Two years ago, I was working at a pretty good spot - I was sliding toward upper middle class and boy, it was nice to have the money and security. But my boss was completely unqualified for his position. I was hired and then the second day I was there, the guy who hired me left the company and this former used car salesman took his place. We did not get along well (nobody got along with him). At the same time, I also had a side contracting gig I still did from back when I was out doing my own thing that brought in some cash too. Things were nice. Nice vacations, nice money in my pocket, just nice.

Well, the side gig people - my former bosses from two divisions within the old company basically, came to me with what they pitched as a sweetheart deal - I could work as a contractor directly with them, from home. I'd have a new gig with them at a very, very high hourly rate plus I'd retain my side gig too, which was good for another $20k. All I'd have to do was leave the security of the election place and the crummy boss and the outside agency that was already forcing people out, and go work with them.

It was very, very nice while it lasted. I was a liaison with an offshore company in India, which meant most of my work hours were between 8-11pm and 6-9am. The side gig work disappeared, but really I didn't notice. The money was still good! Perhaps I didn't notice as much because I was spending a ton of time playing WoW as well, since there were several days where I didn't have anything to do.

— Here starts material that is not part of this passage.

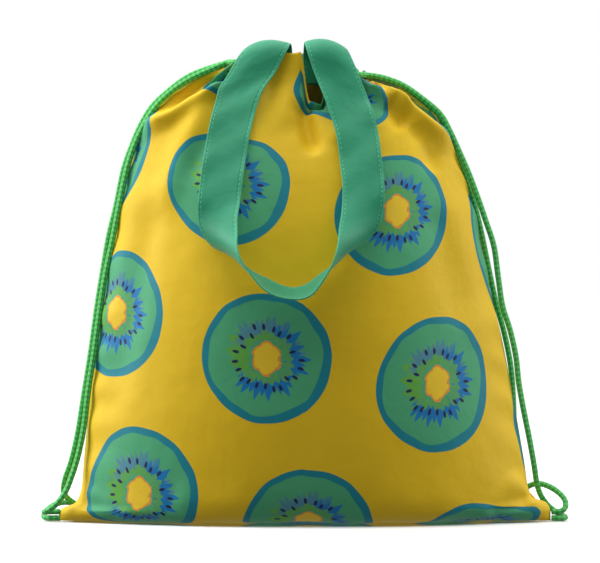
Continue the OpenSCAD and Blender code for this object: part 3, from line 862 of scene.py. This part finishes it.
def strap_relief(s, t, length):
    """How far the strap stands off its middle surface: arched over the hem, and crumpled further down."""
    over_hem = math.exp(-(((min(t, length - t) - CREST_AT) / CREST_WIDTH) ** 2))
    arch = CREST_ARCH * over_hem + 0.9 * math.sin(t * 0.018 + 0.5) * (1 - over_hem)
    crumple = 0.5 * np.sin(t * 0.21 + s * 0.16) + 0.35 * np.sin(t * 0.10 - s * 0.22)
    return arch * (1 - (2 * s / STRAP_W) ** 2) + crumple * (0.4 + np.abs(s) / STRAP_W)


def make_handle(side, material, thread, hem_body, handle_body):
    """One strap with its stitches: side is -1 for the front and 1 for the back."""
    centre, _, across, face, length = strap_frames(STRAP_ROWS)
    t = np.linspace(0, length, STRAP_ROWS)
    s = np.linspace(-1, 1, STRAP_COLS) * STRAP_W / 2
    shape = []
    for k in range(STRAP_ROWS):
        shape.append(centre[k] + across[k] * s[:, None] + face[k] * strap_relief(s, t[k], length)[:, None])
    verts = np.concatenate(shape)
    place = np.stack([np.tile(s, STRAP_ROWS), np.repeat(t, STRAP_COLS), np.zeros(len(verts))], 1)
    # The path is the front handle's: the back one is its mirror image.
    flip = np.array([1, -side, 1])
    verts = verts * flip
    obj = new_mesh(handle_body + "_strap", verts, grid_faces(STRAP_ROWS, STRAP_COLS, flip=side < 0))
    add_attribute(obj, "flat", place)
    obj.data.materials.append(material)
    solid = obj.modifiers.new("thickness", "SOLIDIFY")
    solid.thickness = STRAP_T * MM
    solid.offset = 0
    bevel = obj.modifiers.new("edge", "BEVEL")
    bevel.width = 0.35 * MM
    bevel.segments = 2
    bevel.limit_method = "ANGLE"
    smooth = obj.modifiers.new("smooth", "SUBSURF")
    smooth.levels = smooth.render_levels = 1
    apply_modifiers(obj)
    stitches = make_stitches(handle_body + "_edge_stitches", thread, flip, side)
    for piece in (obj, stitches):
        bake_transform(piece, hem_body, handle_body, start=(0, side * 0.0150, 0.310), end=(0, side * 0.0245, 0.310))
    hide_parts(handle_body, handle_body + "_ends", handle_body + "_stitching")


def make_stitches(name, material, flip, side):
    """Short rounded threads along both edges and on both faces of the strap."""
    _, length = curve_through(STRAP_PATH, 10)
    count = int(length / STITCH_PITCH)
    centre, along, across, face, _ = strap_frames(count)
    verts, faces = [], []
    half_long, half_wide, rise = 1.15, 0.28, 0.24
    outline = [(-1, 0), (-0.7, 1), (0.7, 1), (1, 0), (0.7, -1), (-0.7, -1)]
    for k in range(count):
        for edge in (-1, 1):
            for top in (-1, 1):
                s = edge * (STRAP_W / 2 - STITCH_IN)
                relief = float(strap_relief(s, k * length / (count - 1), length))
                here = centre[k] + across[k] * s + face[k] * (relief + top * (STRAP_T / 2 - 0.05))
                base = len(verts)
                for a, b in outline:
                    verts.append(here + along[k] * a * half_long + across[k] * b * half_wide)
                verts.append(here + face[k] * top * rise - along[k] * half_long * 0.45)
                verts.append(here + face[k] * top * rise + along[k] * half_long * 0.45)
                low, high = base + 6, base + 7
                ring = [(base, base + 1, low), (base + 1, base + 2, high, low), (base + 2, base + 3, high),
                        (base + 3, base + 4, high), (base + 4, base + 5, low, high), (base + 5, base, low),
                        tuple(base + i for i in (5, 4, 3, 2, 1, 0))]
                if (top > 0) == (side < 0):
                    ring = [f[::-1] for f in ring]
                faces += ring
    obj = new_mesh(name, np.array(verts) * flip, faces)
    obj.data.materials.append(material)
    return obj


# ---------------------------------------------------------------- floor and light


def make_floor():
    bpy.ops.mesh.primitive_plane_add(size=60, location=(0, 0, 0))
    floor = bpy.context.object
    floor.name = "floor"
    floor.visible_diffuse = False
    floor.visible_glossy = False
    n = Nodes("floor_white")
    n.set("Base Color", (0.95, 0.95, 0.95))
    n.set("Roughness", 0.9)
    n.set("Specular IOR Level", 0.0)
    floor.data.materials.append(n.material)


def area_light(name, place, target, size, watts):
    data = bpy.data.lights.new(name, "AREA")
    data.shape = "RECTANGLE"
    data.size, data.size_y = size
    data.energy = watts
    light = bpy.data.objects.new(name, data)
    light.location = place
    light.rotation_euler = (Vector(target) - Vector(place)).to_track_quat("-Z", "Y").to_euler()
    bpy.context.scene.collection.objects.link(light)


WORLD_LIGHT = 0.26
OVERHEAD_LIGHT = 2.7


def make_light():
    """Soft light from the sides, above and a little behind; the background is plain white."""
    world = bpy.data.worlds.new("studio")
    bpy.context.scene.world = world
    world.use_nodes = True
    tree = world.node_tree
    background = tree.nodes["Background"]
    background.inputs["Color"].default_value = (1, 1, 1, 1)
    seen = tree.nodes.new("ShaderNodeLightPath")
    strength = tree.nodes.new("ShaderNodeMapRange")
    strength.inputs["To Min"].default_value = WORLD_LIGHT
    strength.inputs["To Max"].default_value = 1.0
    tree.links.new(seen.outputs["Is Camera Ray"], strength.inputs["Value"])
    tree.links.new(strength.outputs[0], background.inputs["Strength"])
    sky = bpy.data.lights.new("overhead", "SUN")
    sky.energy = OVERHEAD_LIGHT
    sky.angle = math.radians(110)
    overhead = bpy.data.objects.new("overhead", sky)
    overhead.rotation_euler = (math.radians(-12), math.radians(-8), 0)
    bpy.context.scene.collection.objects.link(overhead)
    area_light("left", (-1.3, 0.0, 0.65), (0, -0.02, 0.17), (0.7, 1.3), 18)
    area_light("right", (1.4, 0.0, 0.60), (0, -0.02, 0.17), (0.6, 1.1), 10)
    area_light("crown", (-0.10, -0.12, 0.78), (-0.02, -0.03, 0.30), (0.35, 0.35), 0.9)
    bpy.context.scene.view_settings.view_transform = "Standard"


# ---------------------------------------------------------------- assembly

cord_look = cord_material()
make_cords(cord_look)
cloth_out = cloth_material("printed_cloth_look", True)
cloth_in = cloth_material("inside_cloth_look", False)
strap_look = strap_material()
strap_thread = thread_material("strap_thread_look", srgb(70, 190, 140))
make_panel(-1, cloth_out, cloth_in)
make_panel(1, cloth_out, cloth_in)
make_handle(-1, strap_look, strap_thread, "front_mouth", "front_handle")
make_handle(1, strap_look, strap_thread, "back_mouth", "back_handle")

seam_look = thread_material("seam_thread_look", srgb(225, 180, 60))
for node in ("left_seam", "right_seam", "bottom_seam"):
    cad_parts[node].data.materials.clear()
    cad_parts[node].data.materials.append(seam_look)

make_floor()
make_light()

But of course it didn't last. The company is renown for its instability, and about a year ago last November I was told the work was gone. Remember when the economy first started heading into the toilet? Yah, that was the marketplace I was dropped into - and there is generally NOTHING going on in IT between October and January since budgets are generally locked in by then.

It was a rough stretch of months until I started at the company that I'm at now. Very rough - in fact I still have credit card debt to fully dig out of that I had to accumulate to make ends meet.

Things have been going pretty well at this job. I earn less than I did before, but I work with a great staff and fun people in an awesome office. This is a Good Job, and the company is poised for a 3x to 5x growth spurt here soon.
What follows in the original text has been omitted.